# king size bed frame



## atmartin23 (Aug 31, 2009)

First off; thank you to everyone who helped me with my questions along the way. The pictures below show the construction of a white oak bed frame i just finished up. It was my first project with some real lumber. there were a lot of lessons learned but over all i think it turned out really well

the sides, headboard and footboard are 5/4 white oak which i joined together using a tongue and groove bit on both sides and putting a piece of 1/2 plywood in the joint. i then swung a large radius using plywood beam compass; one end screwed to a piece of 3/4 ply attached to my garage floor with carpet tape, the other end had a 1 inch hole to fit my 1 inch bushing on my router. i cut part way thru the wood with a 1/2 straight bit. The cut the remaining with a jig saw and cleaned it up with a flush trim bit. I then routed a 1/8 x 1/8 groove around the perimeter of the sideboards, footboard, and headboard and filled it with 60 minute epoxy. I mixed in black pigment into the epoxy (its actually concrete coloring from Home Disaster (home depot)). i put it into the the grove via a syringe. then sanded it down. 

The posts are 4/4 which i 45 deg mitered. One of the pictures shows the top of one of the posts. i did the same groove type joint as i did on the side, head and foot boards. For these i used 1/8 plywood and i didn't use the router due to the 45 deg angle. Instead i used the table saw with the blade at 45 deg and cut the grove 90 deg to the 45 deg miter. it made the assembly very easy and made for a very strong joint.

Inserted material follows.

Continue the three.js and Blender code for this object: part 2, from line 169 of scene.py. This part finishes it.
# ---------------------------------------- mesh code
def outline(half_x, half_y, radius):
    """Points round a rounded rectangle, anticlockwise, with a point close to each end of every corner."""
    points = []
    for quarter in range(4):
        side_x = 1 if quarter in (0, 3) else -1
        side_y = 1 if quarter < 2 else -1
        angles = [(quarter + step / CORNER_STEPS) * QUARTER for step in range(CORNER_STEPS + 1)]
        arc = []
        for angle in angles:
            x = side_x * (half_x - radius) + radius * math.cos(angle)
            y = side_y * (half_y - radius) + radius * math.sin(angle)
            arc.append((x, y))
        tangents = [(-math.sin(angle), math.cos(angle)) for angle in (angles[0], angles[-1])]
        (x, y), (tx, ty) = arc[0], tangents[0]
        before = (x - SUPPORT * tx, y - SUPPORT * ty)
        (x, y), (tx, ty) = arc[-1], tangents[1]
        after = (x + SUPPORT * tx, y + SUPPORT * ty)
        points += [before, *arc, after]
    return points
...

I apologize for not taking any pictures of how i attached the foot board and head board to the posts. There, i used a home made doweling jig. The jig itself is a piece of 1 inch key stock, 36 inches long. I drilled a series of 3/8 holes along it as well as tap a few hole on the side to which i attached some 1/8 shims 2 inches long. The shims allowed me to align the jig flush with the side of the foot board and headboard. I drilled my holes, then took the jig and set it on the posts where i wanted it and drilled those holes. It all lined up perfectly. My holes in the jig were not perfectly placed but they don't have to be as long as you mirror the jig on both pieces (remember the orientation of the jig).

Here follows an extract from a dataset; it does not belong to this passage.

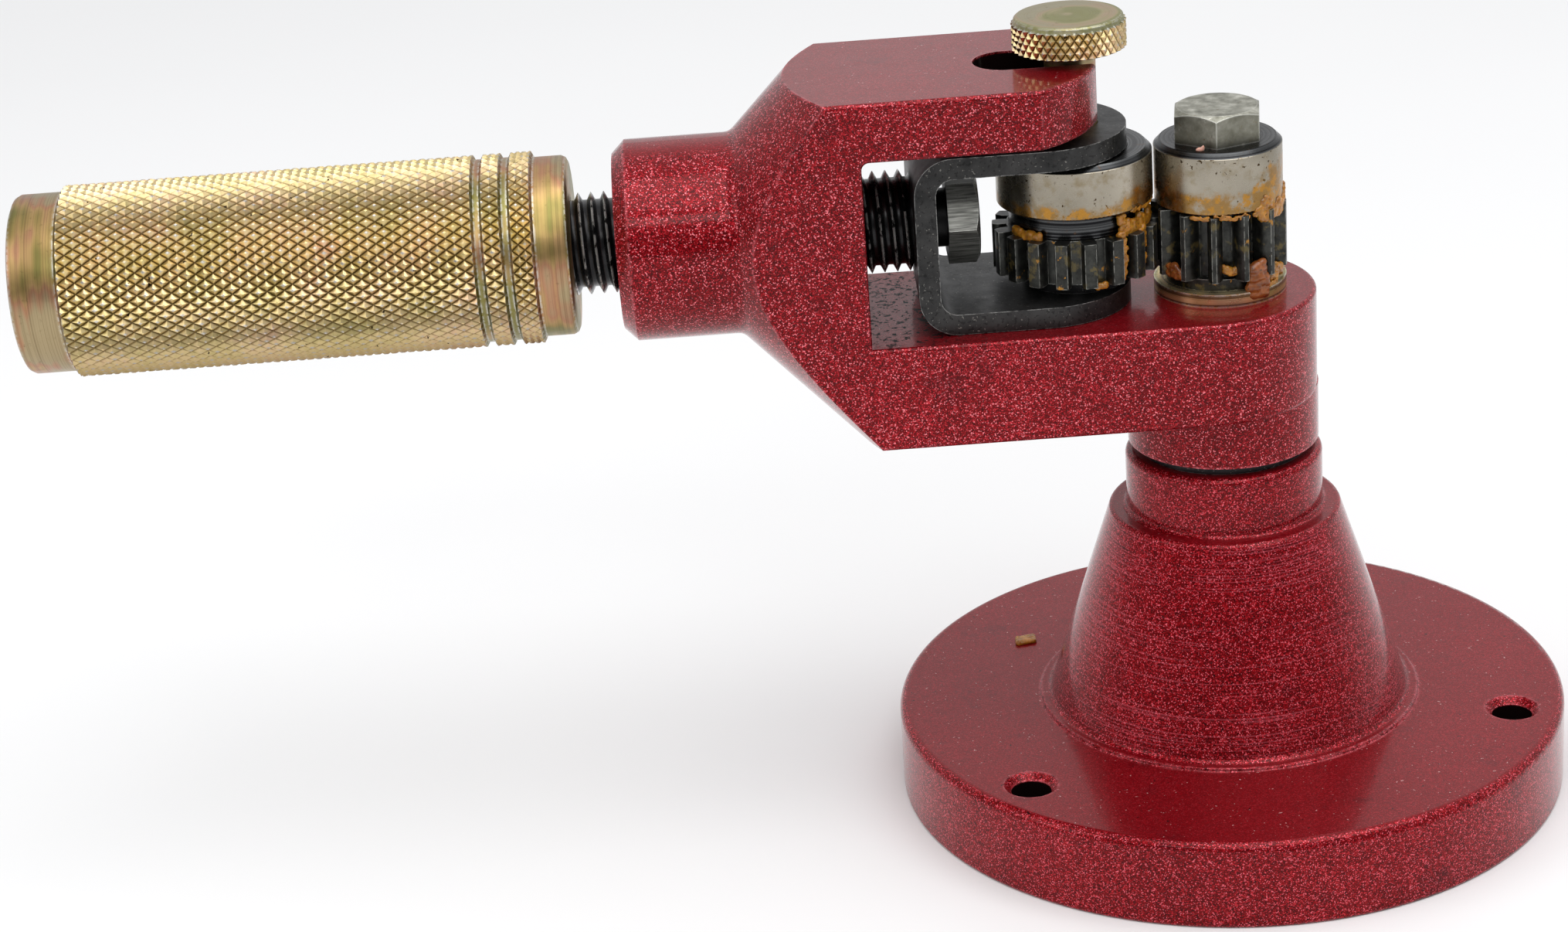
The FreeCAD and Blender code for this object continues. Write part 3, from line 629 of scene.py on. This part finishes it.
def make_grip():
    """Knurled grip: smooth collar, two short ribs, long barrel and smooth end collar."""
    low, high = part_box("handle_grip")
    tip = (high.y - low.y) / 2
    depth = 0.62 * MM
    collar = tip - 1.0 * MM
    groove = tip - 0.75 * MM
    groove_width = 0.95 * MM
    band_foot = tip - depth - 0.15 * MM
    collar_length = 5.3 * MM
    # Length of each knurled band, its rows of diamonds, and whether a groove follows it.
    bands = ((3.8 * MM, 3, True), (3.35 * MM, 2, True), (64.15 * MM, 48, False))
    front_disc = 9.0 * MM
    end_disc = 4.0 * MM
    chamfer = 0.40 * MM
    slope = 0.12 * MM
    wobble = 0.07 * MM
    rim_steps = ((0.0, collar - 1.0 * MM), (0.3 * MM, collar - 0.35 * MM), (1.0 * MM, collar))

    def place(along, angle, radius):
        return (along, radius * math.sin(angle), screw_height + radius * math.cos(angle))

    grip = Turning(52, place, 0.20)
    x = high.x
    grip.smooth(x, front_disc)
    front = grip.last_ring
    for inset, radius in rim_steps:
        grip.smooth(x - inset, radius)
    x -= collar_length
    grip.smooth(x, collar)
    for length, rows, groove_follows in bands:
        grip.smooth(x, band_foot)
        grip.knurl(x - chamfer, x - length + chamfer, tip, depth, rows, wobble)
        x -= length
        grip.smooth(x, band_foot)
        grip.smooth(x - slope, groove if groove_follows else collar)
        if groove_follows:
            x -= groove_width
            grip.smooth(x + slope, groove)
    for inset, radius in reversed(rim_steps):
        grip.smooth(low.x + inset, radius)
    grip.smooth(low.x, end_disc)
    grip.cap(grip.last_ring)
    grip.cap(front)
    axis_place = (0, 0, screw_height)
    materials = (knurled_zinc("grip_zinc", axis_place, 0, tip, depth),
                 yellow_zinc("grip_plain_zinc", axis_place, 0, PLAIN_HUES, 0.32))
    piece = add_mesh("knurled_grip", grip.points, grip.faces, materials, 28, grip.choice)
    drill_for_screw(piece, "grip_set_screw")
    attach(piece, "screw")
    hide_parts("handle_grip")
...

I then stained and varnished using satin Arm-R-Seal.


----------



## atmartin23 (Aug 31, 2009)

Sorry forgot to post some pics of the finished project. The caps of the headboard have boxes on them that fit perfectly into the posts for storage. the head board insert is leather that i paid to have upholstered...know your limits...i wasn't going to do that myself.


----------



## Dr.Zook (Sep 10, 2004)

Fine work Drew. Really a nice looking bed.


----------



## Capt Splinter (Dec 30, 2008)

Very impressive. I like how you improvised drawing and cutting such a large arc. 
Great job!


----------



## bobj3 (Jan 17, 2006)

Hi DREW

Nice job , it's funny this poped up today I have making a jig to put in flutes just like you did in bed posts with indexing pins and to use on curve parts as well...( oval mirros and window frames etc.)

again nice job..

====



atmartin23 said:


> First off; thank you to everyone who helped me with my questions along the way. The pictures below show the construction of a white oak bed frame i just finished up. It was my first project with some real lumber. there were a lot of lessons learned but over all i think it turned out really well
> 
> the sides, headboard and footboard are 5/4 white oak which i joined together using a tongue and groove bit on both sides and putting a piece of 1/2 plywood in the joint. i then swung a large radius using plywood beam compass; one end screwed to a piece of 3/4 ply attached to my garage floor with carpet tape, the other end had a 1 inch hole to fit my 1 inch bushing on my router. i cut part way thru the wood with a 1/2 straight bit. The cut the remaining with a jig saw and cleaned it up with a flush trim bit. I then routed a 1/8 x 1/8 groove around the perimeter of the sideboards, footboard, and headboard and filled it with 60 minute epoxy. I mixed in black pigment into the epoxy (its actually concrete coloring from Home Disaster (home depot)). i put it into the the grove via a syringe. then sanded it down.
> 
> ...


----------



## BigJimAK (Mar 13, 2009)

Looks great, Drew.. Nice touch with the box!


----------



## Noob (Apr 18, 2009)

Awesome job, those hidden boxes were icing on the cake, never would have thought of that.


----------



## CanuckGal (Nov 26, 2008)

I love these big heavy bed frames. Very nice work all around. The hidden boxes are really creative!


----------



## Mark (Aug 4, 2004)

Wow Drew, such a beautiful result.


----------



## RustyW (Dec 28, 2005)

Beautiful work, Drew. I hope to tackle a project like that some day.


----------



## harrysin (Jan 15, 2007)

There's not much that I can add Drew that hasn't been said, other than a few more detailed shots on your next project!


----------



## xplorx4 (Dec 1, 2008)

Great looking bed frame Drew, you have done well.


----------